Sejak awal Desember lalu, Mamasa di waktu malam dipenuhi cahaya dari pohon terang. Kelap-kelip lampu dari pohon-pohon natal di sisi jalan, di halaman-halaman rumah, hingga di pelosok kampung, menghias malam. Di kejauhan, lampu natal ini seperti sekumpulan kunang-kunang. Semarak Natal mewujud dari kelap-kelip cahaya dari limbah dan beragam bahan yang disajikan alam.
Karena sudah memasang di halaman-halaman rumah, sebagian warga tak hirau lagi menyiapkan pohon natal di dalam rumah. Pohon-pohon natal yang ada di halaman, dibuat semeriah mungkin.
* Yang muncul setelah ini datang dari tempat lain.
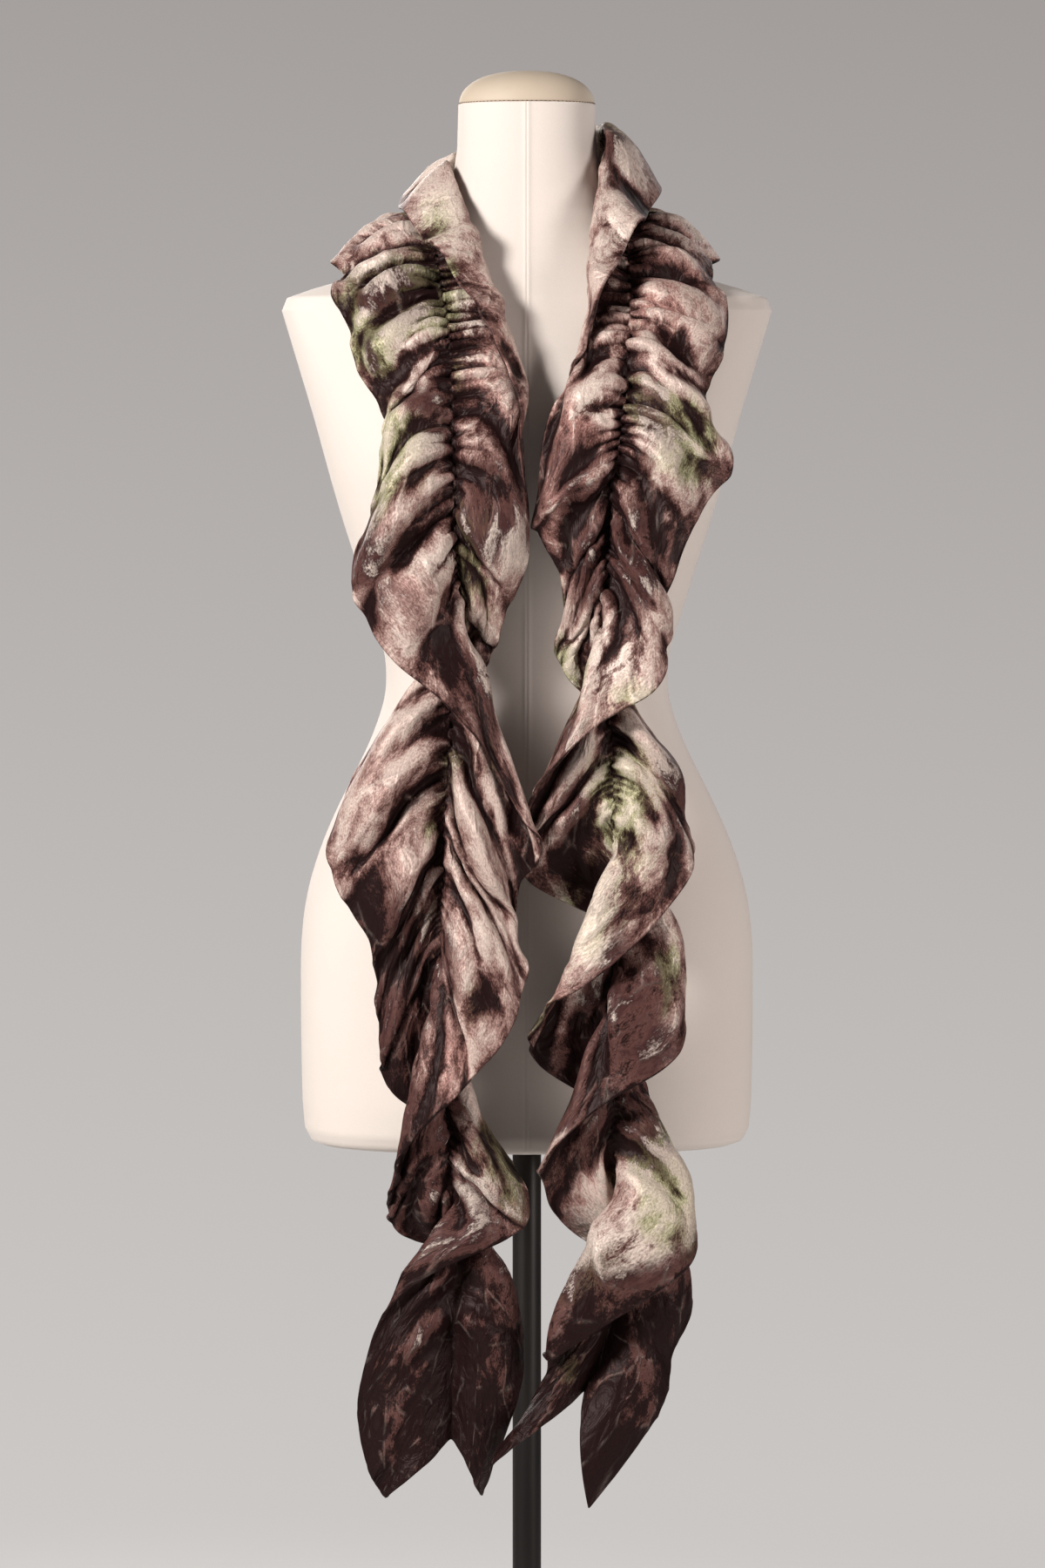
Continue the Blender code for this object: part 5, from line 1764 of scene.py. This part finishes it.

”Saya tidak siapkan lagi di dalam. Yang di luar sudah bagus dan sengaja saya bikin dengan ukuran besar. Kalaupun mau menyiapkan di dalam rumah, saya lebih tertarik membuatnya dengan daun enau juga,” kaya Alfius.
Dibuat dari bahan bekas, tentu saja biayanya sangat murah. Sebagian bahkan hampir tak mengeluarkan biaya sama sekali selain tenaga. Hanya lampu-lampu yang bukan terbuat dari bahan bekas. Itu pun sebagian menggunakan sisa lampu hias dari pohon natal tahun lalu. Bandingkan dengan harga pohon natal yang paling murah Rp 500.000 unruk ukuran paling kecil.
”Natal tak kehilangan makna hanya karena kami menggunakan bahan bekas atau dedaunan dan ranting. Kami justru lebih memaknai natal untuk lebih mengasihi bumi dan tak kian merusaknya,” kata Andarias.